By Francisco Guevara | Co-Executive Director
Warmest greetings from all of us at Arquetopia. This busy and very fast-moving year has marked some exciting victories for Arquetopia’s music programs. With Arquetopia’s new facilities having now been painstakingly renovated and revamped for over a year, the beautiful new music studio in the third-floor tower has been serving us very well and setting the stage for significant progress in multiple directions. Our small but focused programs continue to grow, mounting a unique presence in this region of Mexico where quality music programs and facilities are indeed a rare find.
We continue with our YouTube project, producing short videos of the students’ lessons, practice sessions, and performances which are rotated on YouTube and Vimeo during times of year when students are working toward live concert performances. A current, ongoing project involves the students in preparation of the difficult chamber works of Mozart. Knowing that their individual work will soon be seen and heard publicly on these websites, regardless of how prepared or unprepared the students are, gradually eliminates stage fright and consistently motivates students to practice longer and more diligently than without recording.

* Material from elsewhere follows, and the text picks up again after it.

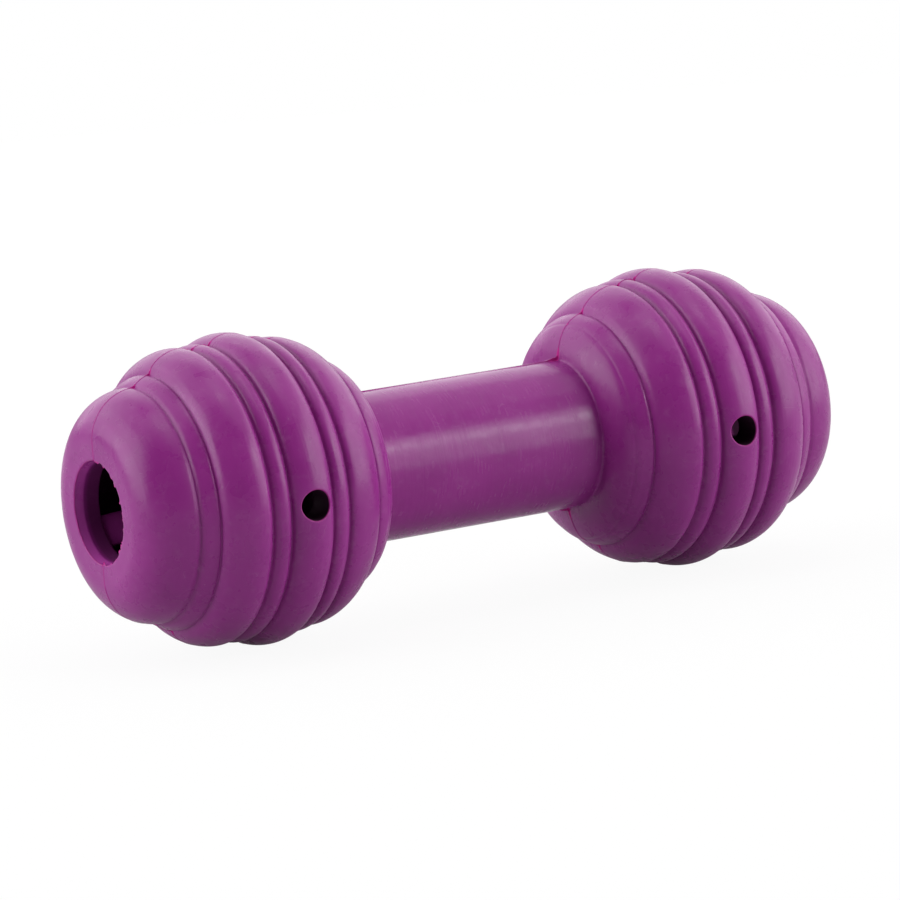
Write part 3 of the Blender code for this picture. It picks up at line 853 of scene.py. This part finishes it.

The highlight of this year so far has been the arrival of a new student into the fold: a serious young clarinetist from Puebla, Mexico named Giovanni.
With his innate maturity, enthusiasm for learning, and remarkable progress since starting his musical studies at Arquetopia, Giovanni has proven to be the new rising star of the program. When he arrived this spring, he was clearly nervous and even timid in the individual lessons and group classes, having started music rather late in his adolescence and playing the clarinet for only three years. Having had no previous private instruction, he soon found his bearings, claiming his place in the studio and working very hard to overcome the poor habits that had accumulated in his playing. His commitment and unusual discipline in practicing resulted in a surprisingly rapid artistic development, musical sensitivity, particularly beautiful and robust tone, and clean technique.
When Giovanni informed Christopher Davis, Arquetopia Co-Executive Director and Director of Music Programs, that he hoped to audition for a university music program and scholarship, Mr. Davis —having successfully prepared hundreds of his American students for this challenge in the past— outlined a rigorous program to ready Giovanni for it musically and mentally. Under pressure and via multiple individual lessons per week, Giovanni learned three months’ worth of music in only three weeks’ time and then delivered two outstanding auditions, the first consisting of two difficult and contrasting pieces of repertoire by video, and the second consisting of numerous pieces of sight-reading (performing music on the spot without having seen it before) in person before the university faculty.
After he completed the second audition and was asked by Mr. Davis how it went, Giovanni replied, “I think I played it right. In the last part of sight-reading the scores, at first I was nervous. I was very worried because this is harder than it looks. Other clarinetists were playing the [Márquez] Danzón and Ravel’s Bolero. I listened a little bit to the others and then I realized that my sound was much more powerful.”
All of us at Arquetopia are thrilled to announce that Giovanni’s hard worked paid off in spades. He succeeded not only in being admitted to the most expensive university in Mexico, the Universidad de las Americas (University of the Americas), and into its respected music programs but in winning the principal clarinet position in the university symphony orchestra and a 100% Music Artist Scholarship for all years of his education (one of only three such scholarships offered by the institution). Following in the footsteps of Mr. Davis’s past students in the USA, Giovanni is the first student emerging from Arquetopia’s relatively young music programs in Mexico to achieve these critical opportunities and honors. He will start his studies at the university this August.
This month, Giovanni will also perform his first full public solo recital in the nearby city of Cholula where he currently attends school.
Of course, these important successes could not have been possible without GlobalGiving and all of you, Arquetopia’s generous fans and supporters. As always, we humbly and profusely thank you for your continued support, and we wish you a summer full of wonder and adventure. Gracias y buenas vibras!